Now we take the exactly the same step as in the case of the pendulum – note that for small angles (measured in radians), the sine of an angle is approximately equal to the angle itself. The resulting differential equation is exactly that of a harmonic oscillator:

$\dfrac{d^2\theta}{dt^2}+\dfrac{\mu B}{I}\theta=0$

From this we can extract the frequency of the oscillator (the square of which is the coefficient of the second term):

$\omega^2 = \left(2\pi f\right)^2 = \dfrac{\mu B}{I} = \alpha B$

[We have renamed the ratio of the dipole moment and the moment of inertia to "$$\alpha$$" to simplify the bookkeeping, and to remove the variable $$I$$ from our equations, which could later be confused for electric current. We will not need to compute the constant $$\alpha$$ for this experiment.]

This result shows that there is a linear relationship between the square of the oscillation frequency and the magnetic field strength. If we can apply a known magnetic field to a dipole, we can measure its corresponding oscillation frequency. If we do this for several magnetic fields, we can plot the linear relationship on a graph. So we need a way to apply measurable magnetic fields...

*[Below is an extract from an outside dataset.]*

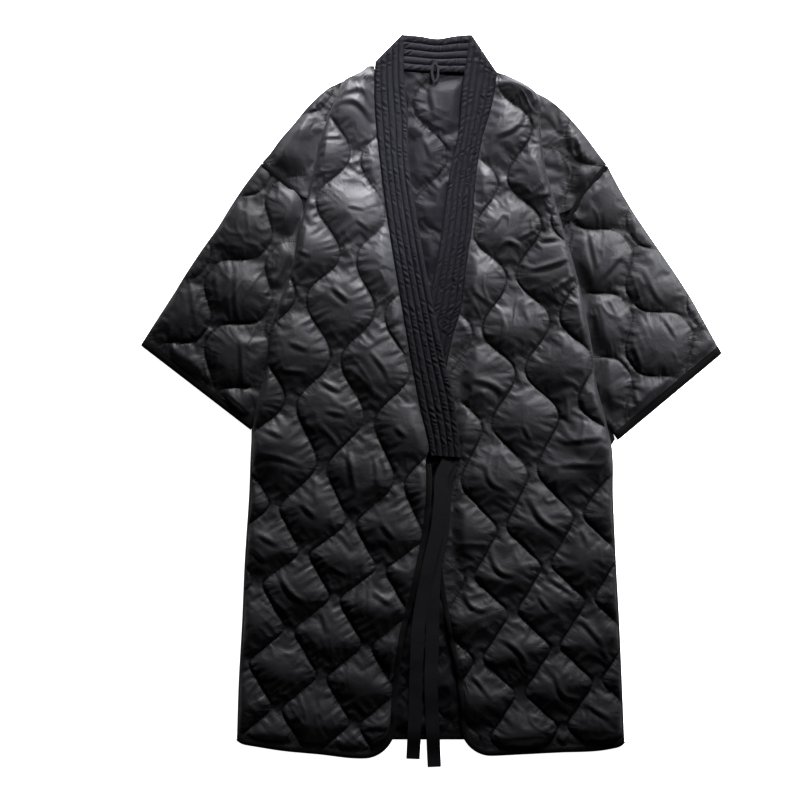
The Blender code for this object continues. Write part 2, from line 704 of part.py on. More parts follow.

## Applying a Known Magnetic Field

Magnetic fields come from moving charges as currents, so if we choose a geometry of conductors for which we know the field, we can measure the current with an ammeter, and we'll know the magnetic field. Here is the set up we will use for this experiment:

Figure 6.1.1 – Experimental Apparatus This apparatus has several components (a few of which are not depicted above):

• magnetic field source – two coaxial coils of wire that carry equal currents in the same direction
• magnetic dipole – a small, doughnut-shaped magnet that hangs from a thread to a position along the axis of symmetry that is halfway between the two coils, which oscillates back-and-forth as it spins around the axis of the thread
• power source – a variable power supply that allows us to change the amount of current passing through the coils, thereby varying the magnetic field affecting the magnet
• ammeter – a means of measuring the current, giving us a way to indirectly measure the magnetic field
• timing device – used to measure the frequency of oscillation of the magnet

All that remains is to make the link between the current measured by the ammeter and the field of the coils that we can infer exists at the position of the magnet. Fortunately, the field on the axis of a single circular loop of wire has been worked out for us in the third text reference, the result being Equation 4.4.10. In our particular case, we have two coils, but currents in these are in the same direction, and the magnet is placed in a position where each coil provides an equal field, thus doubling the field. Furthermore, each coil actually has several turns (we'll call it $$N$$), which further multiplies the field strength. In the end we have the field at the position of the magnet in terms of the current through the coils:

$B_{loops}\left(I\right) = 2N\cdot\dfrac{\mu_oIr^2}{2\left(r^2+z^2\right)^{\frac{3}{2}}} = \left(\dfrac{\mu_oNr^2}{\left(r^2+z^2\right)^{\frac{3}{2}}}\right)I$

While this is the field we generate with the loops, it is not the total field affecting the oscillation frequency of the magnet. For that, we have to superpose the magnetic field from the coils with the (uniform) field of the Earth. We can therfore also write the magnetic field of the loops in terms of the total field and the Earth's field. When we include Equation 6.1.3, we get a linear relationship between the field of the loops and the square of the frequency of oscillation:

$B_{loops} = \left(\dfrac{4\pi^2}{\alpha}\right)f^2 - B_{earth}$

We can measure the current through the coils ($$I$$) and the corresponding frequency of oscillation ($$f$$), which means we make a plot of $$B_{loops}$$ vs. $$f^2$$, and according to our result above, this should form a line. We seek the magnetic field of the Earth, and we can determine this directly from the best fit line to this plot.